Said and done, Huminodun’s body parts became a diversity of foods – her flesh and blood became rice, her head became coconuts, her fingers bananas, her teeth and hair became maize, her toes ginger, her skeleton sugar canes, her heart and intestines fruits of all types, her ears turned all types of vegetables and by the time she breathed her last, her soul became the rice spirit bambarayon which resides in rice stalks.  

Sounds weird but remember this is folklore documented in “Kaamatan 101 – An Introduction to the History and Culture of Harvest Festival in The Land Below the Wind”, by Joanna Kitingan, Pairin’s younger sister and former Director of State Museum and Archives.   

‘Voice’ from slashed rice stalks to a grief-stricken father

All that happened behind the back of father Kinoingan who upon returning to the house, noticed the flourishing greens all over but daughter Huminodun was missing!

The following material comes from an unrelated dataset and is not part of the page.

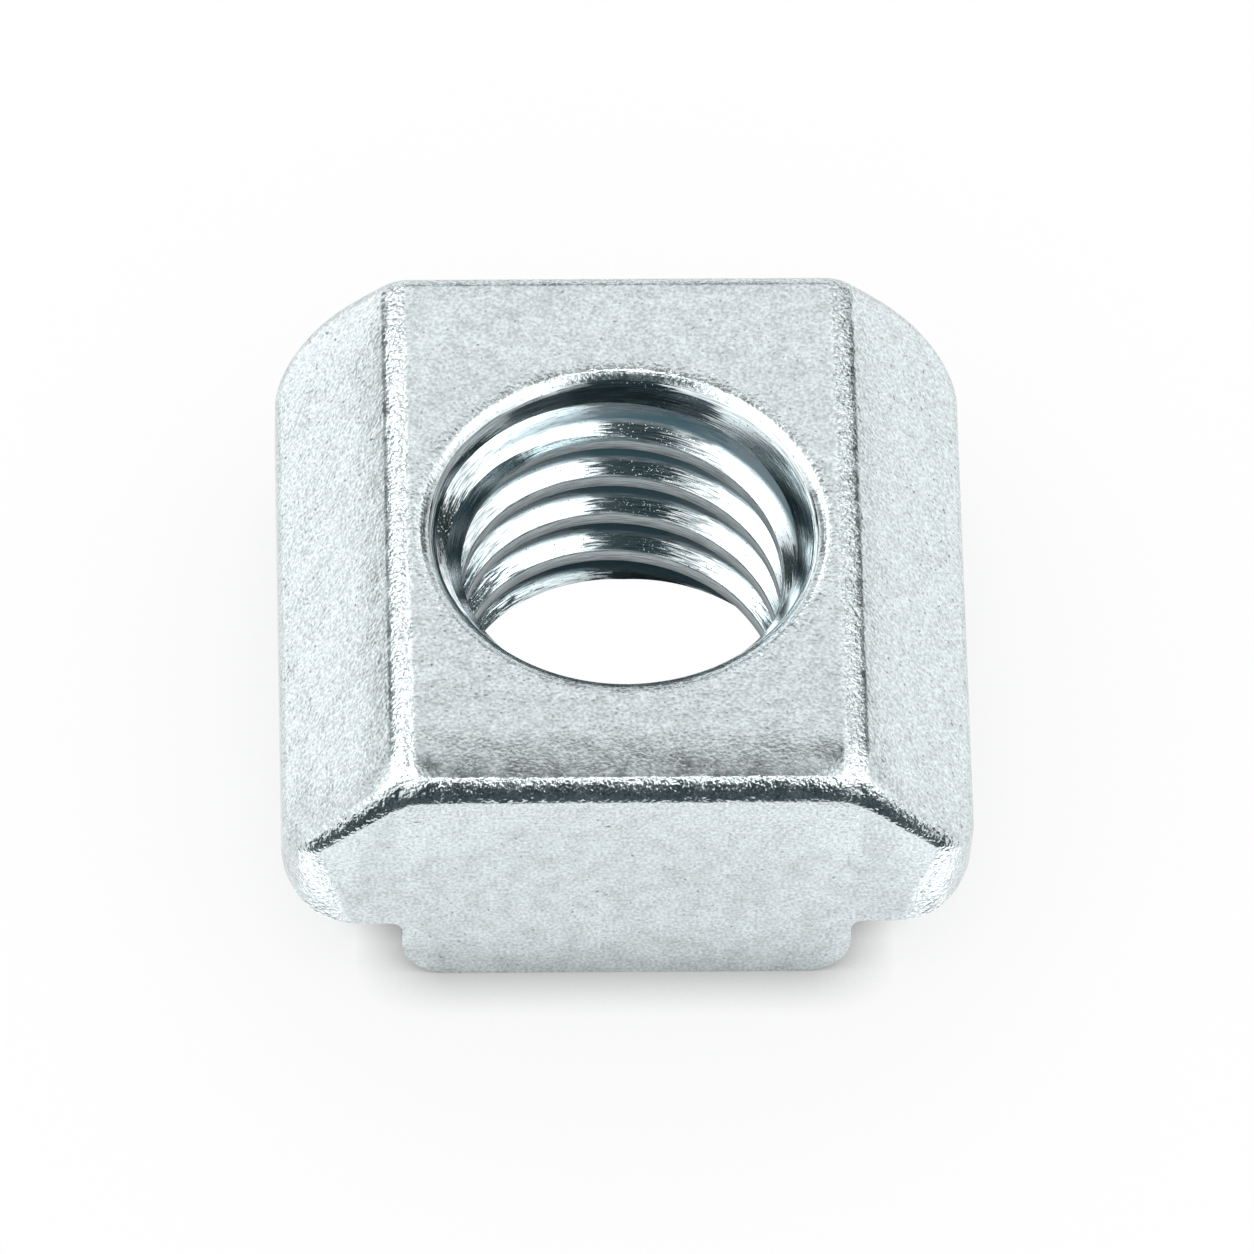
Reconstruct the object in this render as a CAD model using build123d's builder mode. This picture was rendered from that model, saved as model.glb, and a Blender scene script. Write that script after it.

When he discovered daughter had died, grief stricken Kinoingan went berserk and started slashing the greens but all of a sudden, he heard a voice from the rice stalks:

Father, father, why are you hurting me so much?  I sacrificed myself to provide food for the people and yet you still want to hurt me some more!”

Instructions from the unseen on 7 rice stalks in 7 jars  

Shocked, Kinoingan fell to the ground and sobbed non-stop.

“‘Do not cry, papa, you will see me again if you do what I say. Take good care of the rice fields, when the rice has ripened, pick seven tallest stalks, tie them, cut them and bring to the house after harvest, one stalk each must be placed inside seven jars and the jar tops must be covered with tarap leaves.

When you hear a knocking against the side of the jars, it is a signal to open it,” Huminodun said after which her voice disappeared’,” Joanna wrote.

Indeed, one day, Kinoingan heard knocking from inside the seven jars! 

When grief turned into ecstatic joy – a beautiful story of Unduk Ngadau

As instructed, he and wife Suminundu opened all seven jars, lo and behold, seven beautiful maidens stood up – one of them was daughter Huminodun – the magic moment when grief turned into ecstatic joy!  

This last part of the folkloric tale is actually enacted at the finals of the State level Kaamatan celebration beauty pageant at Hongkod Koisaan when the last round of judging involves a parade of seven finalists!

The winner of this cultural and heritage beauty pageant is a symbol of Huminodun – a shinning beauty in character whose ultimate sacrifice had reverses comprehensive crop failure and hunger to abundant harvest for which Kaamatan celebrates. 

Asked how they felt being invited to the historic La Salle Kaamatan, Marshya Dewy said: “I am very happy I met our Huguan Siou here.”

Debny Mayly Danny chipped in: “I am also very happy because I had the opportunity to meet Tan Sri (Pairin).” 

Ex-teachers, Veronica Samasundram and Goh Siew Goik, said they noticed that under the leadership of Ram, the alumni is active and think about ex-teachers like them, noting calls individuals like Rashid who would call them.